Avec les jeunes sortants du collège, on est surpris par le fait ce qu’ils sont sans difficultés apparentes. Mais ils ne maîtrisent pas les fondamentaux et de ce fait, la transmission est compliquée pour les savoirs professionnels. Ils ne nous comprennent pas si bien à l’oral ou par écrit.

L’articulation entre savoirs pratiques et savoirs théoriques est récurrente dans le groupe :

- pour l’un la pratique doit être mise en avant par rapport la théorie car elle devient « le juge de paix » ; - un autre souligne les limites de la pratique : sans théorie, on pénalise les possibles des personnes. 

Peut-être faut-il régulièrement se demander « Qu’est-ce qu’il faut envisager maintenant d’enseigner ? » et que ce ne soit pas uniquement aux enseignants de se poser ces questions.

En fin de séance, retour à Tolstoï

Il est important de re-situer le questionnement qu’il a eu par rapport à la société qui l’entourait. La posture de Tolstoï n’était pas avant-gardiste ou peut-être en Russie à cette époque. Mais l’école offrait une ouverture à des questionnements et un décloisonnement social pour hisser les personnes vers d’autres perspectives.

Une question : Et si l’émancipation des individus avait été, en arrière-plan, le fil rouge des travaux de Tolstoï ?

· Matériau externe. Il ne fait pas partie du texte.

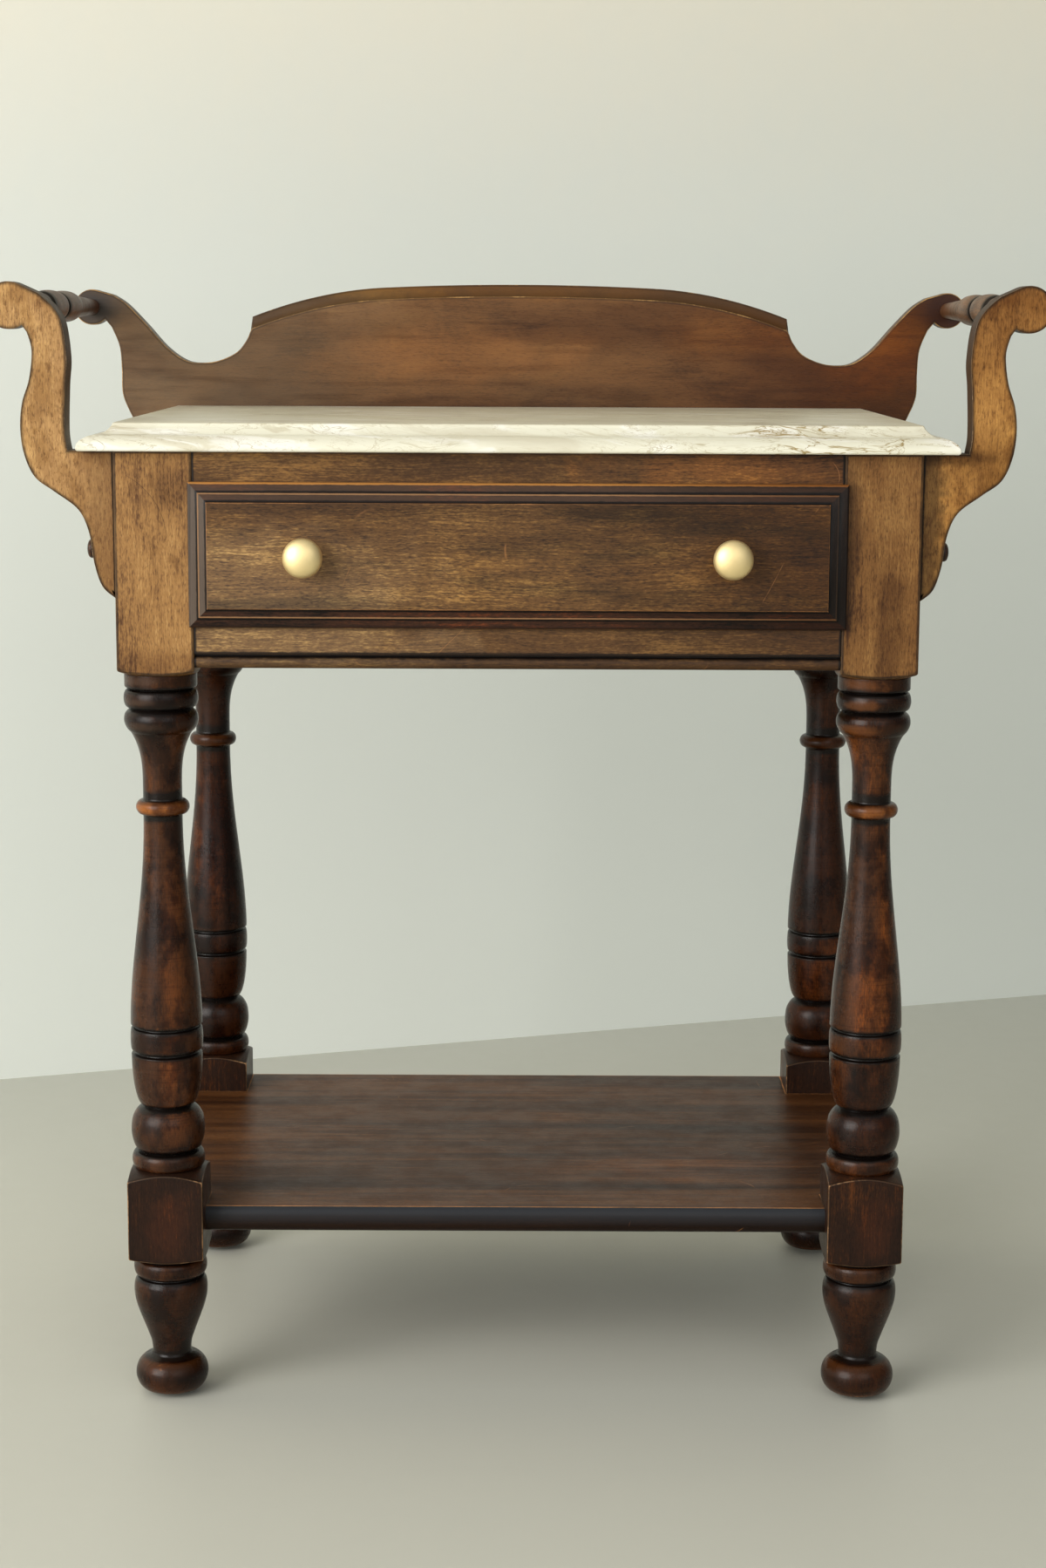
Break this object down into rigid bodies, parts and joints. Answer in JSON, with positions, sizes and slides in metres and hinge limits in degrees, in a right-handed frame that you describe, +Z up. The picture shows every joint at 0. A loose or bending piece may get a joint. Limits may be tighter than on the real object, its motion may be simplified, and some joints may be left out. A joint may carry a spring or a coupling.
{
  "type": "washstand",
  "caption": "Washstand on turned legs: a drawer under a marble slab, curved arms holding towel bars, an arched board behind and a low shelf.",
  "frame": {"origin": "on the floor, at the centre of the whole footprint from the knobs to the back of the back board", "axes": "+Z up, +X to the right seen from the front, -Y the way the drawer opens"},
  "size_m": [0.769, 0.4556, 0.85],
  "materials": {
    "marble": "honed cream marble with tan veins",
    "leg_wood": "satin walnut stain, lighter on the square posts",
    "case_wood": "satin mid-brown stain, worn at the edges",
    "drawer_wood": "satin brown stain with dark mouldings",
    "arm_wood": "satin golden-brown stain with dark edges",
    "board_wood": "satin reddish-brown stain",
    "bar_wood": "satin dark stain",
    "shelf_wood": "satin dark walnut stain",
    "inner_wood": "bare wood",
    "knob_brass": "satin",
    "screw_steel": "plain",
    "glide_steel": "plain"
  },
  "bodies": {
    "stand": {"marble_slab": "marble", "leg_front_left": "leg_wood", "leg_front_right": "leg_wood", "leg_back_left": "leg_wood", "leg_back_right": "leg_wood", "foot_glides": "glide_steel", "front_top_rail": "case_wood", "front_lower_rail": "case_wood", "rail_bead": "case_wood", "side_apron_left": "case_wood", "side_apron_right": "case_wood", "back_apron": "case_wood", "drawer_runner_left": "inner_wood", "drawer_runner_right": "inner_wood", "drawer_guide_left": "inner_wood", "drawer_guide_right": "inner_wood", "drawer_kicker_left": "inner_wood", "drawer_kicker_right": "inner_wood", "front_arm_left": "arm_wood", "front_arm_right": "arm_wood", "arm_screws": "screw_steel", "arm_plugs": "shelf_wood", "arm_dowels": "inner_wood", "back_board": "board_wood", "back_board_screws": "screw_steel", "towel_bar_left": "bar_wood", "towel_bar_right": "bar_wood", "shelf": "shelf_wood", "shelf_dowels": "inner_wood"},
    "drawer": {"drawer_front": "drawer_wood", "drawer_side_left": "inner_wood", "drawer_side_right": "inner_wood", "drawer_back": "inner_wood", "drawer_bottom": "inner_wood", "knob_left": "knob_brass", "knob_right": "knob_brass", "knob_screws": "screw_steel"}
  },
  "joints": [
    {"name": "drawer_slide", "type": "slide", "parent": "stand", "child": "drawer", "axis": [0, -1, 0], "range_m": [0, 0.26]}
  ]
}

Un regret : les participants font le constat de l’insuffisance de connaissances précises sur Tolstoï en tant que pédagogue acteur engagé dans son époque.

Un sourire : à une intervention qui souligne que l’École n’est pas la vraie vie, une participante partage une anecdote. Un enfant lui a demandé si sa vie est triste car elle a toujours été à l’école. Il a été rassuré car elle lui a indiqué qu’elle a été ailleurs avant d’être enseignante.